The nineteenth century saw the birth of mass tourism as described in paintings like William Powell Frith’s Ramsgate Sands (Life at the Seaside) of 1856 (The Royal Collection) in which the sea-shore is crowded with day-trippers. By the 1870s it was not unusual for several hundred thousand visitors to be recorded on bank-holidays at the popular resorts of Brighton Scarborough or Ramsgate. By the end of the century visits to the seaside were popular with all but the most poor and made possible with the expansion of the railways.
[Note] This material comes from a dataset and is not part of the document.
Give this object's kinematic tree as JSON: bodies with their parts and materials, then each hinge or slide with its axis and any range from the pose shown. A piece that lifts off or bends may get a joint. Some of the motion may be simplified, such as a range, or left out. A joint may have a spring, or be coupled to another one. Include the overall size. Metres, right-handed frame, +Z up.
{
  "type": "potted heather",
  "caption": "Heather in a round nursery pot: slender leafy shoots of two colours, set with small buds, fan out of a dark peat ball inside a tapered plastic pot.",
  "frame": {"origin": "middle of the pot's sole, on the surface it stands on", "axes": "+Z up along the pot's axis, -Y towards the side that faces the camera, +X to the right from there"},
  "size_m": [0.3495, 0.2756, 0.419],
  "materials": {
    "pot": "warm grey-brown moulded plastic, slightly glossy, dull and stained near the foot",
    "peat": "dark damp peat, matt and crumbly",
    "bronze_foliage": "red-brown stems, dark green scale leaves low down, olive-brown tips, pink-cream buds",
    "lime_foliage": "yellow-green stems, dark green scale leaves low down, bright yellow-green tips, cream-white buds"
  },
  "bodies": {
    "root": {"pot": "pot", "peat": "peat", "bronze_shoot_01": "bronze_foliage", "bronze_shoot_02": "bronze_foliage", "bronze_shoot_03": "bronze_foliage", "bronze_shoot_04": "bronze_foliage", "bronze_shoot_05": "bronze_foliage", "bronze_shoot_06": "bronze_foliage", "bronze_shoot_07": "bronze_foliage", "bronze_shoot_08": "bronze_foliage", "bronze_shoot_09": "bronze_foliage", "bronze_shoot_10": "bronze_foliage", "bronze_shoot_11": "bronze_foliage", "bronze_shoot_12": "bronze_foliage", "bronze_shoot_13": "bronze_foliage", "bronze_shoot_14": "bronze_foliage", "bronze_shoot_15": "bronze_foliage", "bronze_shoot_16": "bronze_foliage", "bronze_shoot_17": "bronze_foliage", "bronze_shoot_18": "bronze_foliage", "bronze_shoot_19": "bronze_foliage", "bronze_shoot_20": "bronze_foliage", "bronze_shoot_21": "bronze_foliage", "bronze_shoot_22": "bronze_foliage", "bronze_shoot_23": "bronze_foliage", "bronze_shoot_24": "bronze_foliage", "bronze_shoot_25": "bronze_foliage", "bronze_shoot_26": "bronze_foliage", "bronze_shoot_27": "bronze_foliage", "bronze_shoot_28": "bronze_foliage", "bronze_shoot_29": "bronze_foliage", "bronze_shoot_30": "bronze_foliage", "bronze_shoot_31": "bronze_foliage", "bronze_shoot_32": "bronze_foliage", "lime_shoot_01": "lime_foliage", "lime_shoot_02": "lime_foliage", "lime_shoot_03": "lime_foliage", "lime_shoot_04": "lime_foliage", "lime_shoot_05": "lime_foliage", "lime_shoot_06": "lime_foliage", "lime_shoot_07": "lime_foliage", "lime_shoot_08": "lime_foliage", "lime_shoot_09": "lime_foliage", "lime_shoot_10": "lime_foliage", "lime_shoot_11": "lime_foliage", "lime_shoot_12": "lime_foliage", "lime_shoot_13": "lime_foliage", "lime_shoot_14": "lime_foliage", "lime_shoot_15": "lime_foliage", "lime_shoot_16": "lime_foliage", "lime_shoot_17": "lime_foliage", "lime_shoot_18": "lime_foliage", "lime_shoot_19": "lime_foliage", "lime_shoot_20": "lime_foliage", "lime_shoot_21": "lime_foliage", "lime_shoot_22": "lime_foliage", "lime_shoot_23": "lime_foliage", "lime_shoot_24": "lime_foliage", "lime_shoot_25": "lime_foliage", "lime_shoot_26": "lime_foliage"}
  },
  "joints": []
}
It was an opportunity to be seen and admired, to observe and be observed and the clothes worn by the adults that now seem so incongruous to us demonstrate that for the nineteenth century visitor to the seaside it was important to be seen in your finest clothes whether comfortable or not.

A Summer Phantasy predicts the northern English beach scenes painted by L.S. Lowry half a century later in Post-war Britain. He also populated his beaches with figure groups that are contrasting vignettes of social discourse. However whilst Lowry sought to depict the leisure-time of the working class, Grimshaw’s paintings depict middle class holiday-makers in an era when free-time was the reserve of the privileged.